AIM ->
Copy exactly the last part of the entries, starting from the line with "Describe how this" and including the final line.

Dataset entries
━━━━━━━━━━━━━━━━━━━━━━━━━━━━━━
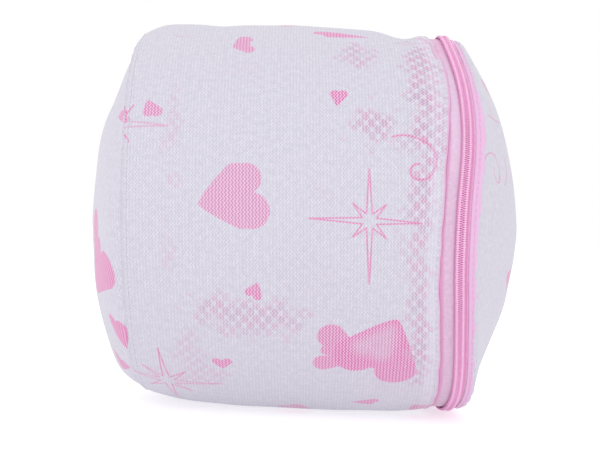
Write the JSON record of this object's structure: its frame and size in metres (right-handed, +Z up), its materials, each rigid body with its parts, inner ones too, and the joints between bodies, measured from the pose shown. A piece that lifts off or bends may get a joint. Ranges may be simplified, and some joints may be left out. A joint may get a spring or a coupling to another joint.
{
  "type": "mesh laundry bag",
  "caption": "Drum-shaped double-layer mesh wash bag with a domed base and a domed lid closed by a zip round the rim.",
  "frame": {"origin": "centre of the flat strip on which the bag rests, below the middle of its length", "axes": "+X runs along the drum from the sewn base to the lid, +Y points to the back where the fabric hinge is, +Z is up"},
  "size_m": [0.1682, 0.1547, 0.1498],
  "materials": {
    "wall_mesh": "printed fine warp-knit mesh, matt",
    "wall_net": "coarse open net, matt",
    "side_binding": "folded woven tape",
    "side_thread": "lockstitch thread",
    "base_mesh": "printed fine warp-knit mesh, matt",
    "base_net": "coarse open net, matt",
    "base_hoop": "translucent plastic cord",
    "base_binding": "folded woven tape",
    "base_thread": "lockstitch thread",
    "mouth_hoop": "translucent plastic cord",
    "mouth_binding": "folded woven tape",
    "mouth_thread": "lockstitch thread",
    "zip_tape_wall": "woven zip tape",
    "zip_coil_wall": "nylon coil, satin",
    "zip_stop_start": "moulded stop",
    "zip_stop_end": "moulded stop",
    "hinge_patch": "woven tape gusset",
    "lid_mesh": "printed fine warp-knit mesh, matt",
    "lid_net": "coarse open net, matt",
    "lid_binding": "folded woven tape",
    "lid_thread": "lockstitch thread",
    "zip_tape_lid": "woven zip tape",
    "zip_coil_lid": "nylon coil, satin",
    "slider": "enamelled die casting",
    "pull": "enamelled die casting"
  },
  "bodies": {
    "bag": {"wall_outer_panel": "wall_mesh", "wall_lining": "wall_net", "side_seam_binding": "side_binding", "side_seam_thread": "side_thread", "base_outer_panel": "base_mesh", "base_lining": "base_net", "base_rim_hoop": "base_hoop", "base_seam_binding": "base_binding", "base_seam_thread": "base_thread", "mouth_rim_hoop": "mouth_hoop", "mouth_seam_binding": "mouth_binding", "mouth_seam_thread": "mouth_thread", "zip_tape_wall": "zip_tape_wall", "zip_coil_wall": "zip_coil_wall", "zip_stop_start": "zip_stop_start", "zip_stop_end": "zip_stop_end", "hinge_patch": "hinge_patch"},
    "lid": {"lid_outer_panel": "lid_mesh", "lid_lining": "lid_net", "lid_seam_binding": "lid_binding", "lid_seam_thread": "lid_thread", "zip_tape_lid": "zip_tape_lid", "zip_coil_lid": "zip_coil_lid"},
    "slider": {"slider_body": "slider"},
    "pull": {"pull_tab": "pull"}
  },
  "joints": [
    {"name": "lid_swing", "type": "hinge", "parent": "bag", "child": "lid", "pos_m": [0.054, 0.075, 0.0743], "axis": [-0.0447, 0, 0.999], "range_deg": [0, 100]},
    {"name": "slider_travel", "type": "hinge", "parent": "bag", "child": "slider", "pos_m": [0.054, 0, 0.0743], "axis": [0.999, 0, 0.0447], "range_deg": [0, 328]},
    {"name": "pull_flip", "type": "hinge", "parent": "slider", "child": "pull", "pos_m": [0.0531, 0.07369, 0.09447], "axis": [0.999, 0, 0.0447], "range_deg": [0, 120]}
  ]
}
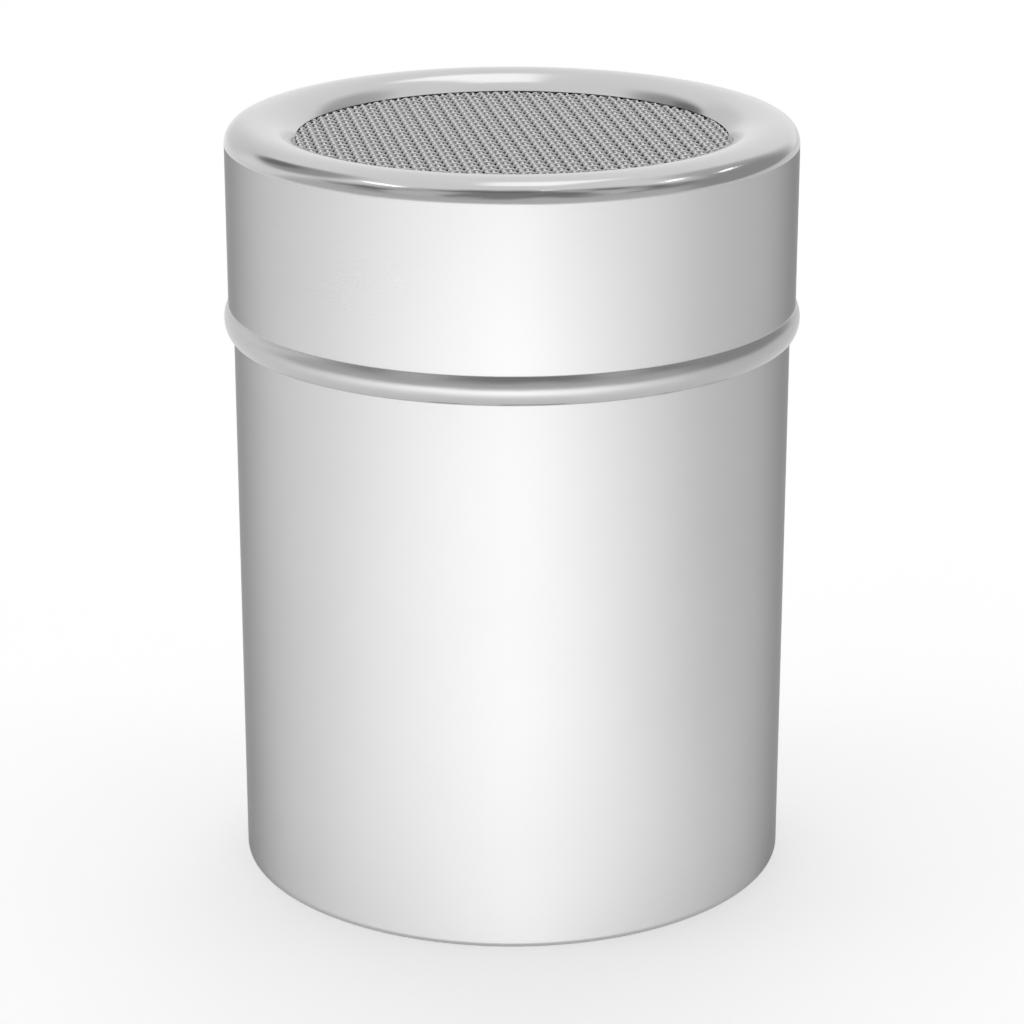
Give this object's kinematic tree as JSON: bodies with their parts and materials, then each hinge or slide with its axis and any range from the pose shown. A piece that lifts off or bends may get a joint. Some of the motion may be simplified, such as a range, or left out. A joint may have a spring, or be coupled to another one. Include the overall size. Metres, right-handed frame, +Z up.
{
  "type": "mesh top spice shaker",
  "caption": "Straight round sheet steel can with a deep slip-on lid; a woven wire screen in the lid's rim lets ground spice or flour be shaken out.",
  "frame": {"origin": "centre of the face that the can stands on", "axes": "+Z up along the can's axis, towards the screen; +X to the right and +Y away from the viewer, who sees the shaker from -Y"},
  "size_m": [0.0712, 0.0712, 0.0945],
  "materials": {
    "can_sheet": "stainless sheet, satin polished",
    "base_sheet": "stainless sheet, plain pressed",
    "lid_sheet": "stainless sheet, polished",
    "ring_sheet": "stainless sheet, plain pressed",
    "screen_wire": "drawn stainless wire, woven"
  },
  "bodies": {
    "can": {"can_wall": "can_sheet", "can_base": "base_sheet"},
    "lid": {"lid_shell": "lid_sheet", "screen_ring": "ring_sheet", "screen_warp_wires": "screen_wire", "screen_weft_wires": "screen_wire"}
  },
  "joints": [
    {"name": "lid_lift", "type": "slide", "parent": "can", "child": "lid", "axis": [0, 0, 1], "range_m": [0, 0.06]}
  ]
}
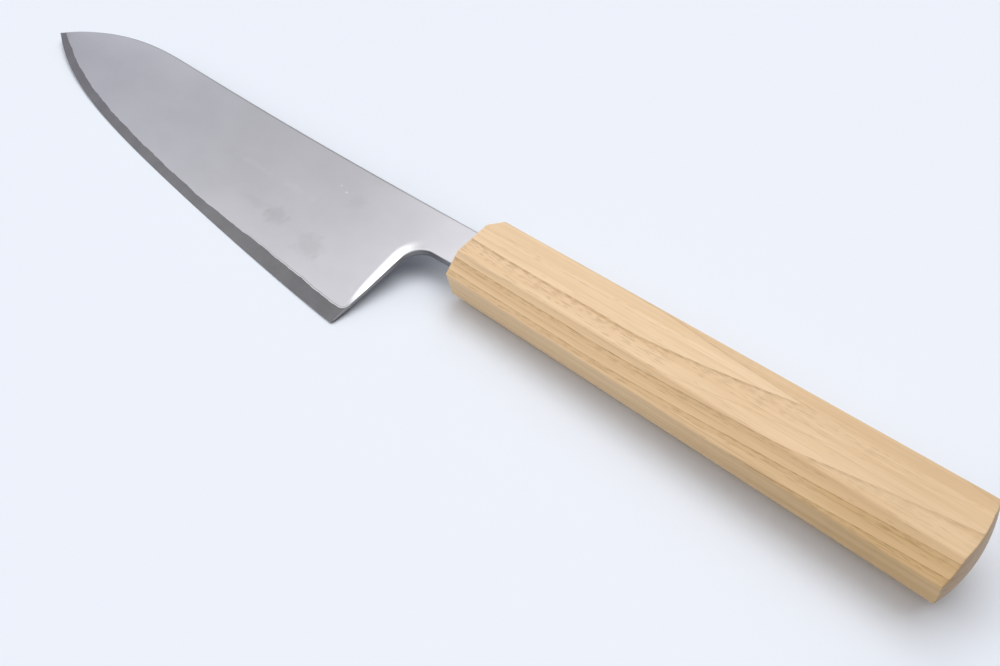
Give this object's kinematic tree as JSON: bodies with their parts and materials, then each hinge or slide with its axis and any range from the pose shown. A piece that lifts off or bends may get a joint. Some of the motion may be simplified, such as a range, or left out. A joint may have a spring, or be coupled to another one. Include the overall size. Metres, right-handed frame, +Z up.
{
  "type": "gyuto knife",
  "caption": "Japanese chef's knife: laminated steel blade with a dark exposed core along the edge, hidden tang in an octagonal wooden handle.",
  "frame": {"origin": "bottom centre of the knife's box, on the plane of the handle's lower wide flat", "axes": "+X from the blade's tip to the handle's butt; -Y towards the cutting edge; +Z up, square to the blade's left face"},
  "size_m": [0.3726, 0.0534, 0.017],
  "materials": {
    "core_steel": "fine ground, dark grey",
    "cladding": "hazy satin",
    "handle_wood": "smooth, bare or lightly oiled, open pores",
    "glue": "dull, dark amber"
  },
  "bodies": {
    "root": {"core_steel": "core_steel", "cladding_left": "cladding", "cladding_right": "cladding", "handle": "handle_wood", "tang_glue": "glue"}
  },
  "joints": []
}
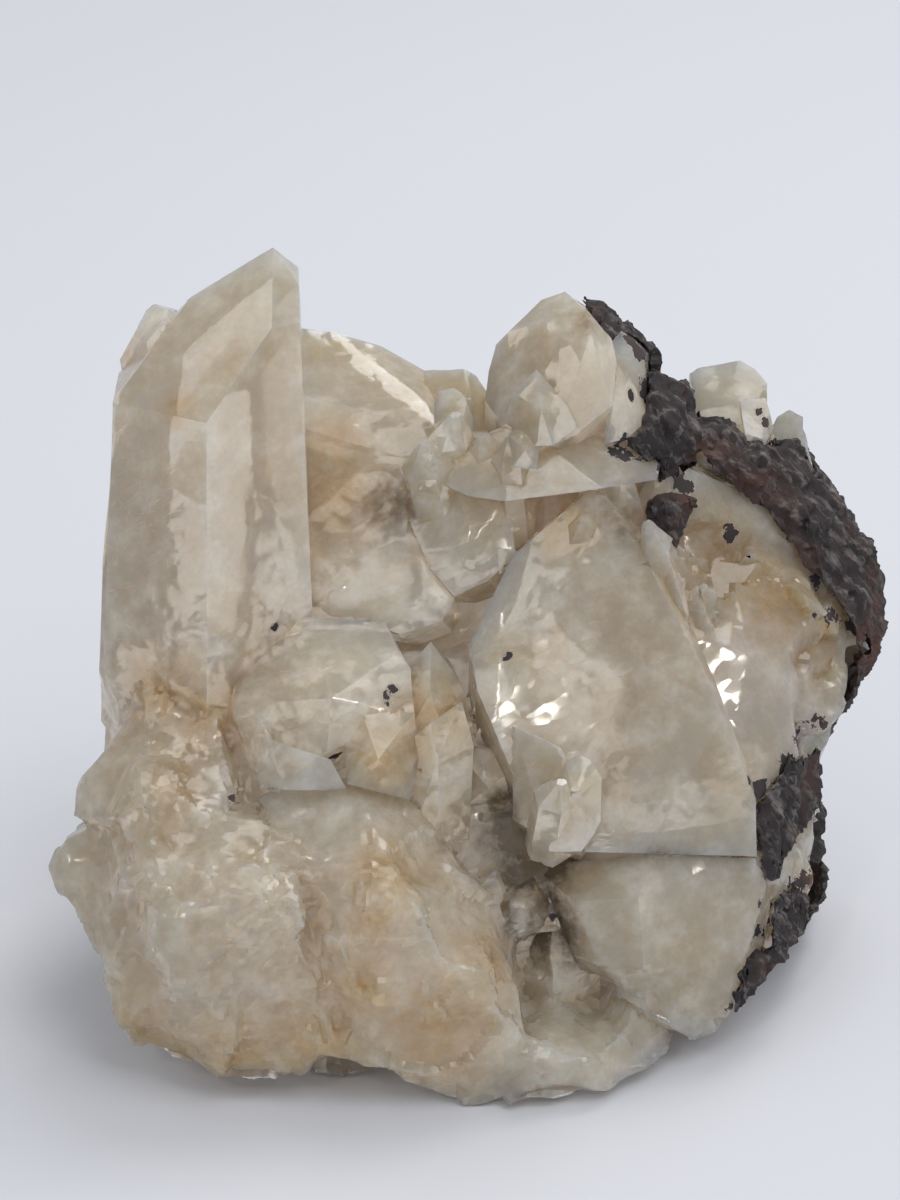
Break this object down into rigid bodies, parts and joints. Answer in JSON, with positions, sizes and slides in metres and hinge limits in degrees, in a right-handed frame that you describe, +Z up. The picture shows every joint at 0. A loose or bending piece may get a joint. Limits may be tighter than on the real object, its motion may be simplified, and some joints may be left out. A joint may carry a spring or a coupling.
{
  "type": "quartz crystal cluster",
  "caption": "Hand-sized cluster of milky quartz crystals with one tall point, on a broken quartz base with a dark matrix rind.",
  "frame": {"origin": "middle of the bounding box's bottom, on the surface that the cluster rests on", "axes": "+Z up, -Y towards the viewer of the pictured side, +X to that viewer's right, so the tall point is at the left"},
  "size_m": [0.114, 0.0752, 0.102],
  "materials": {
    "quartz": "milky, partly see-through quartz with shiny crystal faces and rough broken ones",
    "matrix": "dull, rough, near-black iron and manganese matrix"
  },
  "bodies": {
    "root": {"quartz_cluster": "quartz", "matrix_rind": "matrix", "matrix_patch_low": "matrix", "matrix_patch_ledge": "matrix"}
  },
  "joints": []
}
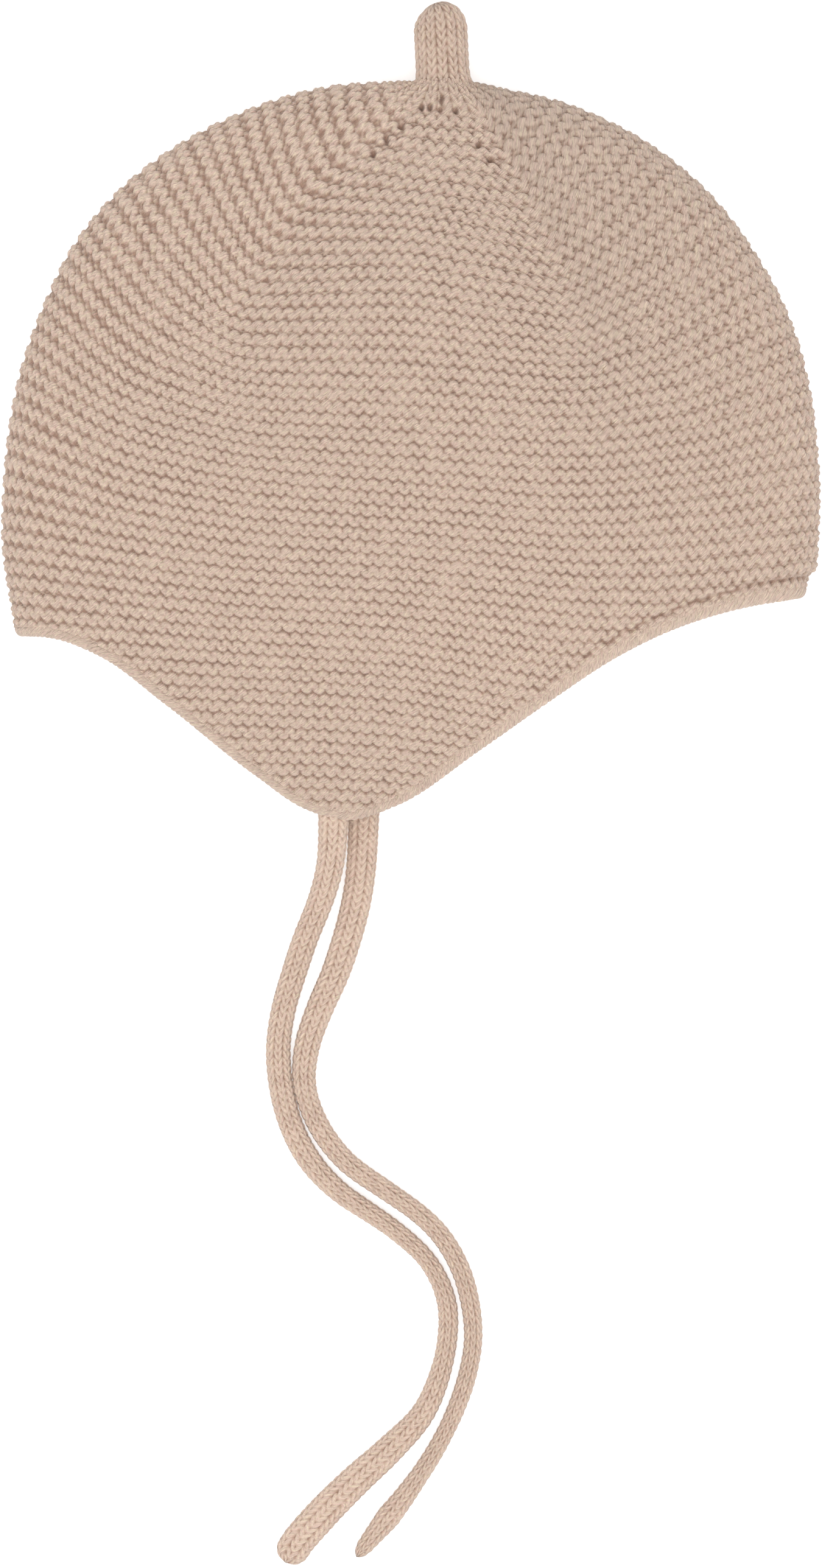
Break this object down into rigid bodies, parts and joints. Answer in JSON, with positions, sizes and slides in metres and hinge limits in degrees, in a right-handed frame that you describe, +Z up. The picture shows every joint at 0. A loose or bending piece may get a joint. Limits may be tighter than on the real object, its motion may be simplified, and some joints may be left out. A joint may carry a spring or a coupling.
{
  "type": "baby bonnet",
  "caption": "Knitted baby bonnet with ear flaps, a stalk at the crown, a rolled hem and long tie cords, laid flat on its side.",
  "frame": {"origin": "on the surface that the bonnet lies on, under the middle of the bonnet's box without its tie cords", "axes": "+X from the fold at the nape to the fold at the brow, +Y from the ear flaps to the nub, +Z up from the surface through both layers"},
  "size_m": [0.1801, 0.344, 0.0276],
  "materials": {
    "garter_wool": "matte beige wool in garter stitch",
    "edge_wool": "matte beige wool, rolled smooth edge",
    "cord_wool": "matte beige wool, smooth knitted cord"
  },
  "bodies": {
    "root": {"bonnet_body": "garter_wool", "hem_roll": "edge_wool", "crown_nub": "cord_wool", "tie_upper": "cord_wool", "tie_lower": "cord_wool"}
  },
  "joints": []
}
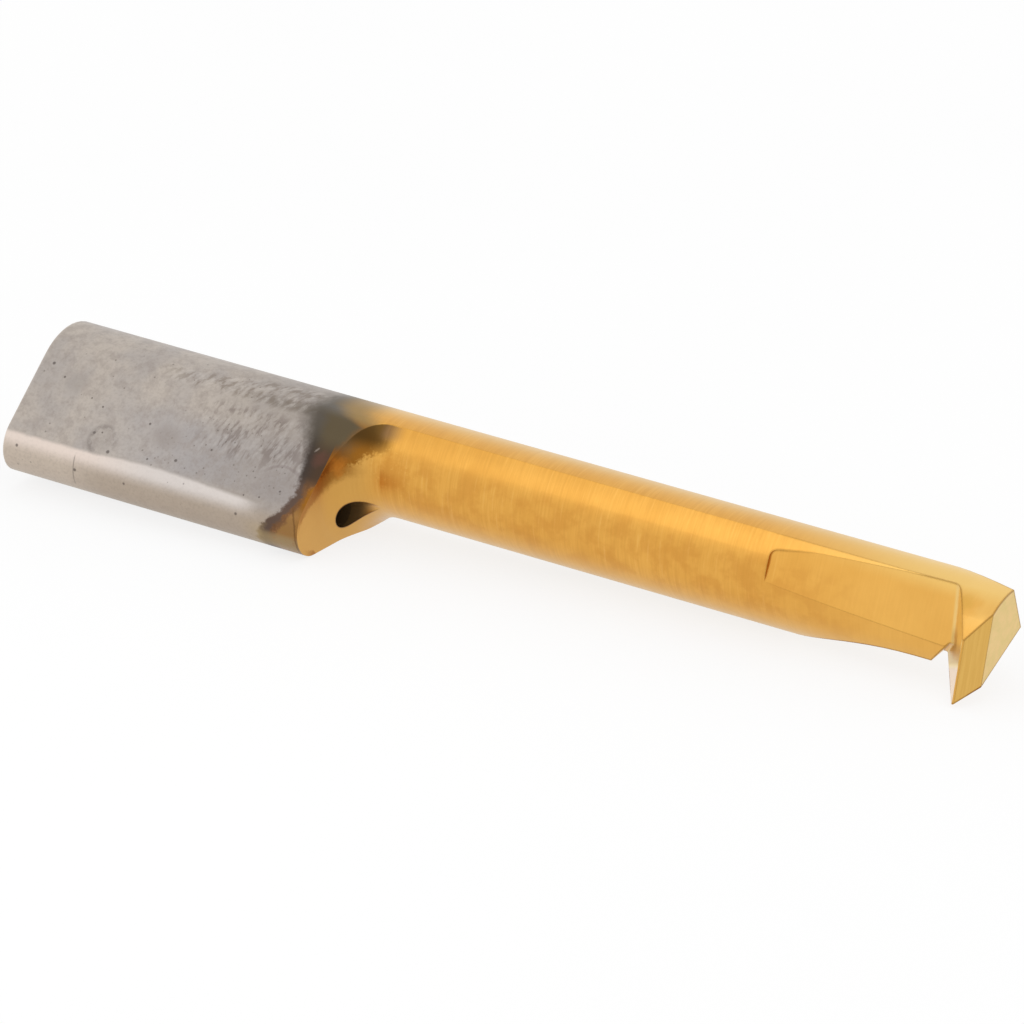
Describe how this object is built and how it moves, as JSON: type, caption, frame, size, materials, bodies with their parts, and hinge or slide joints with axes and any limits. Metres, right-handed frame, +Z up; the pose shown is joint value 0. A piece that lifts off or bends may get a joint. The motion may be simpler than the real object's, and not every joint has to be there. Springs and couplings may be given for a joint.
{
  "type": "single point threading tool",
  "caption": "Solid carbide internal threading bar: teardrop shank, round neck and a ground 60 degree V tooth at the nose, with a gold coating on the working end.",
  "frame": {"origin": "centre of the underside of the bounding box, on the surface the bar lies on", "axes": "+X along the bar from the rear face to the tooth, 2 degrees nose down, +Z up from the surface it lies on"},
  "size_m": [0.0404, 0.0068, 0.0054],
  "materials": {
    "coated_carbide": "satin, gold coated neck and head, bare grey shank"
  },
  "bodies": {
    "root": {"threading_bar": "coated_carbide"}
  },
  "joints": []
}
━━━━━━━━━━━━━━━━━━━━━━━━━━━━━━
ANSWER TO THE TASK ->
Describe how this object is built and how it moves, as JSON: type, caption, frame, size, materials, bodies with their parts, and hinge or slide joints with axes and any limits. Metres, right-handed frame, +Z up; the pose shown is joint value 0. A piece that lifts off or bends may get a joint. The motion may be simpler than the real object's, and not every joint has to be there. Springs and couplings may be given for a joint.
{
  "type": "single point threading tool",
  "caption": "Solid carbide internal threading bar: teardrop shank, round neck and a ground 60 degree V tooth at the nose, with a gold coating on the working end.",
  "frame": {"origin": "centre of the underside of the bounding box, on the surface the bar lies on", "axes": "+X along the bar from the rear face to the tooth, 2 degrees nose down, +Z up from the surface it lies on"},
  "size_m": [0.0404, 0.0068, 0.0054],
  "materials": {
    "coated_carbide": "satin, gold coated neck and head, bare grey shank"
  },
  "bodies": {
    "root": {"threading_bar": "coated_carbide"}
  },
  "joints": []
}